Dataset –

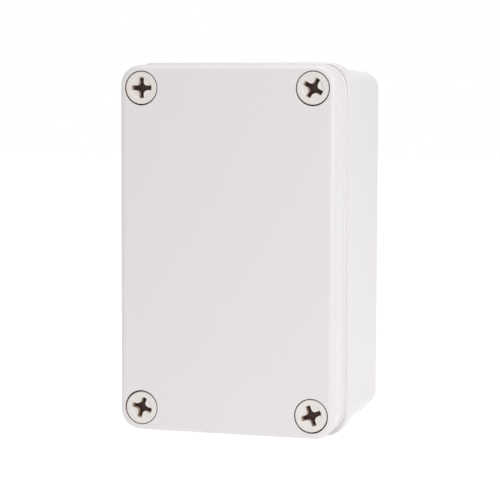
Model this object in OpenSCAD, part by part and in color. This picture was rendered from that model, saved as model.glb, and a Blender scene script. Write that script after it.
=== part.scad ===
// Plastic project box: a drafted tub with a rim flange, a deep lid held by four captive screws, and
// a gasket that the tub's tongue presses into. It stands on one end, with the lid's face towards -Y.
// Each piece is drawn flat, with its depth along Z from the wall face at 0, and upright() stands it up.

/* [Enclosure] */
// Width over the rim flange
width = 80; // [76:1:120]
// Height over the rim flange
height = 130; // [110:1:200]
// Depth from the wall face to the lid's face
depth = 70; // [55:1:120]

/* [Tub] */
// Depth of the rim flange
flange_depth = 6.1; // [4:0.1:9]
// How far the flange stands out from the tub's wall
flange_step = 1.3; // [0.8:0.1:2]
// Corner radius of the flange
flange_r = 7.9; // [6:0.1:10]
// Corner radius of the tub's wall where it meets the flange
tub_r = 7.4; // [6:0.1:10]
// Draft angle of the tub's outer wall in degrees
tub_draft = 1.6; // [0.5:0.1:2]
// Radius of the edge between the tub's wall and the wall face
back_r = 4.1; // [2:0.1:5]
// Rounding of the flange's two edges
flange_edge_r = 0.5; // [0.3:0.1:0.8]
// Thickness of the tub's floor
floor_t = 2.6; // [2:0.1:4]
// Draft angle of the tub's inner wall in degrees
void_draft = 0.5; // [0.3:0.1:0.8]
// Radius between the tub's floor and its inner wall
void_r = 2; // [1:0.1:3]

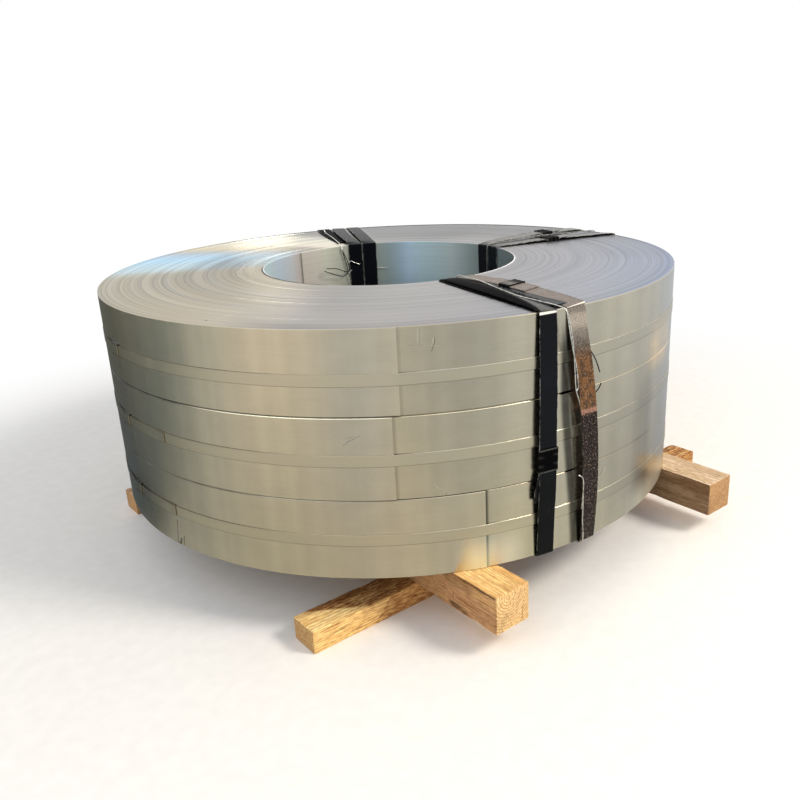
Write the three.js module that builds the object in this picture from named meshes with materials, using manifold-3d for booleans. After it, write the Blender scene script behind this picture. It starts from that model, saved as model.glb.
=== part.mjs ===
// Three slit steel coils stacked eye to the sky on crossed timbers and strapped through the eye.
// Millimetres, +Z up. The origin is on the floor, on the coils' axis. +X runs along the two lower
// runners and +Y along the two upper bearers.
import * as THREE from 'three';
import { mergeVertices } from 'three/addons/utils/BufferGeometryUtils.js';
import Module from 'manifold-3d';

const wasm = await Module();
wasm.setup();

// ---- driving dimensions -------------------------------------------------------------------------
const seatGap = 0.3;             // between pieces that rest on or lie round each other

const coilNames = ['bottom', 'middle', 'top'];
const coilOuterRadius = 562;
const boreRadius = 254;          // wound on a 508 mm (20 in) mandrel
const coilWidth = 133;           // slit width of the strip
const lapThickness = 1.2;        // the strip, seen as the step at each tail
const coilFacets = 72;
const outerTailAngles = [-113, -126.9, -125.6];   // where each coil's last lap ends, bottom to top
const innerTailAngle = 104;      // where the first lap starts, in the bore
const lapRelief = 0.6;           // how far a proud or low group of laps stands from its neighbours
const lowLapGroups = [[286, 304], [372, 396], [478, 503]];   // their radii

const beltWidth = 19;            // strap round the outside of each coil
const beltThickness = 0.8;
const beltDrops = [66.5, 68, 76];   // from each coil's top edge to its belt's middle, bottom to top
const beltSealAngle = 177;
const beltSealLength = 32;
const beltTail = 142;            // loose end past the seal
const beltFoot = 26;             // covered end before the seal

const strapWidth = 32;           // straps through the eye
const strapThickness = 0.9;
const strapBend = 1.5;           // inside radius at the coil's edges
const strapFoot = 45;            // covered end before the seal
const strapSealLength = 38;
const sealWall = 0.9;
const sealSlack = 0.5;           // round the straps inside a seal
const wireDiameter = 3;          // tie wires beside the straps
const wireFoot = 12;
const wireTail = 18;
const wireBends = { over: 3, beside: 1.5 };   // where a wire crosses the straps, and where it runs clear

const bearerLength = 1180;       // upper timbers, along Y
const bearerWidth = 70;
const bearerHeight = 65;
const bearerCentres = [-234.5, 320];
const runnerLength = 1005;       // lower timbers, along X
const runnerWidth = 60;
const runnerHeight = 40;
const runnerCentres = [[32, -365], [0, 303]];   // the middle of each, x then y
const timberChamfer = 2;

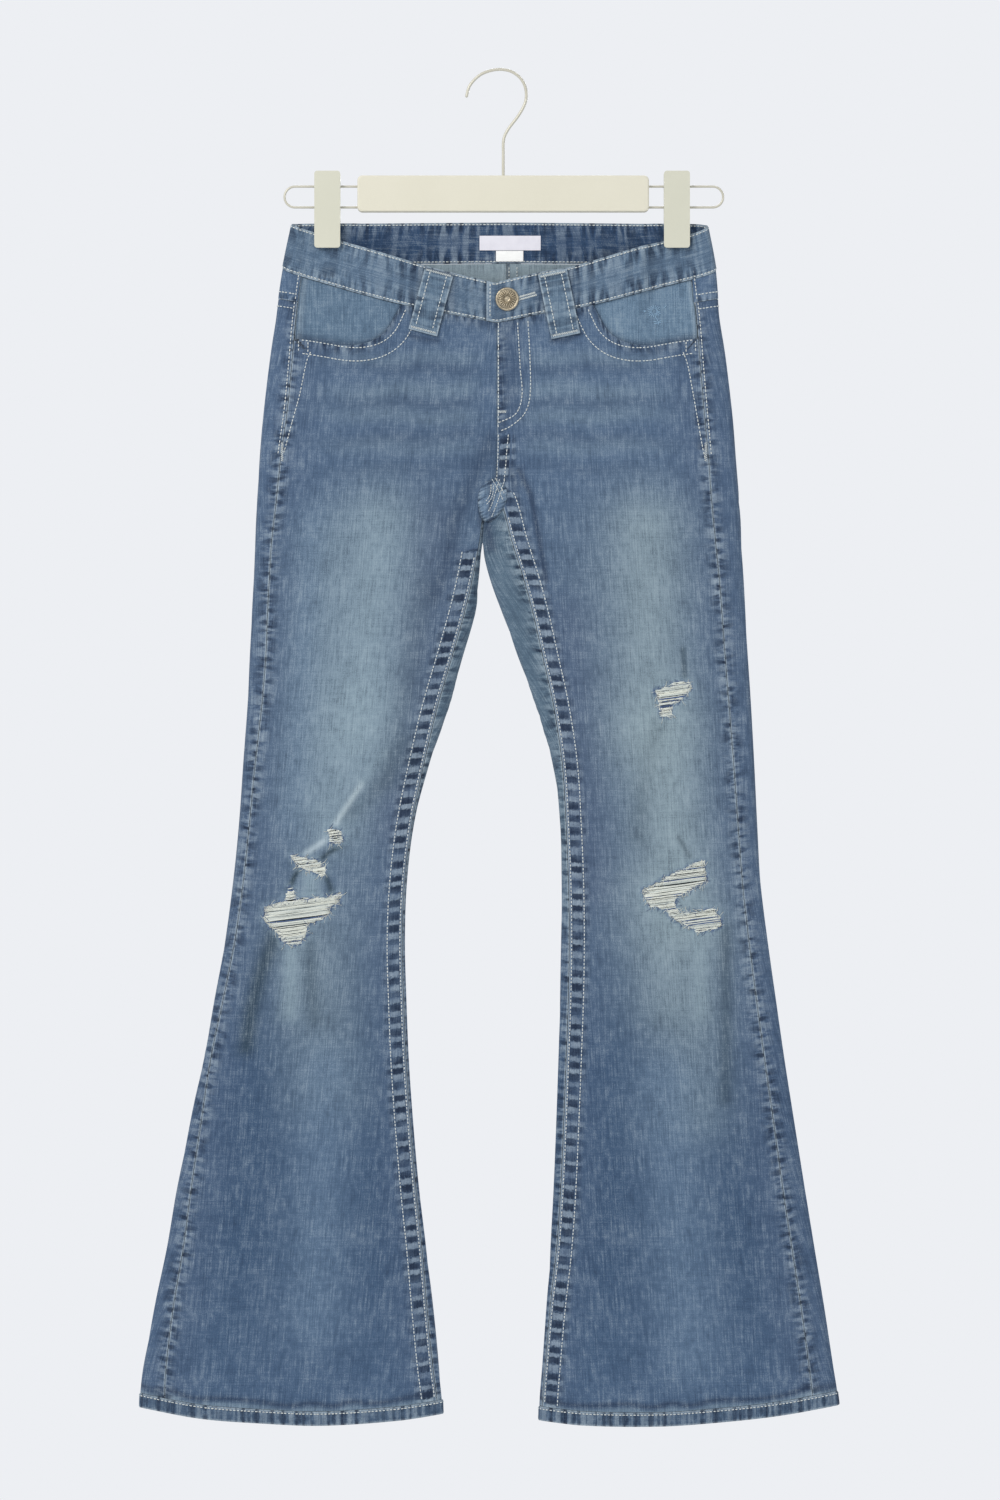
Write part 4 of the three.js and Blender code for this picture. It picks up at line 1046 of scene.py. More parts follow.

Problem statement – For this exercise, gather every line of the data that contains the word "part".

The answer –
Model this object in OpenSCAD, part by part and in color. This picture was rendered from that model, saved as model.glb, and a Blender scene script. Write that script after it.
=== part.scad ===
=== part.mjs ===
Write part 4 of the three.js and Blender code for this picture. It picks up at line 1046 of scene.py. More parts follow.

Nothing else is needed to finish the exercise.